Common Mistakes & Tips

• Algebraic Errors: Be careful with the signs and exponents when rationalizing the denominator and applying the formula for $\int \sqrt{a^2+x^2} \, dx$.
• Logarithm Properties: Remember that $\log_e(\sqrt{a}) = \frac{1}{2}\log_e(a)$. Also, $\log_e(1) = 0$.
• Trigonometric Substitution: While not used here, for integrals involving $\sqrt{a^2+x^2}$, trigonometric substitution ($x=a\tan\theta$) is another valid method, but often more cumbersome than using the standard formula.

Summary

The problem involves evaluating a definite integral of a rationalized expression involving square roots and then subtracting a logarithmic term. We first rationalized the denominator of the integrand to simplify it. Then, we applied the standard formula for integrating $\sqrt{a^2+x^2}$ to evaluate the definite integral over the given limits.

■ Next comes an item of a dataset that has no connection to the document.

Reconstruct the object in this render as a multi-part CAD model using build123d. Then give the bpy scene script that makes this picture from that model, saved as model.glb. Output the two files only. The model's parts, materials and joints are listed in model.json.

Finally, we combined the results and subtracted the given logarithmic term, leading to the simplified expression.

The final answer is \boxed{2-\sqrt{2}-\log _{\mathrm{e}}(1+\sqrt{2})}. This corresponds to option (A).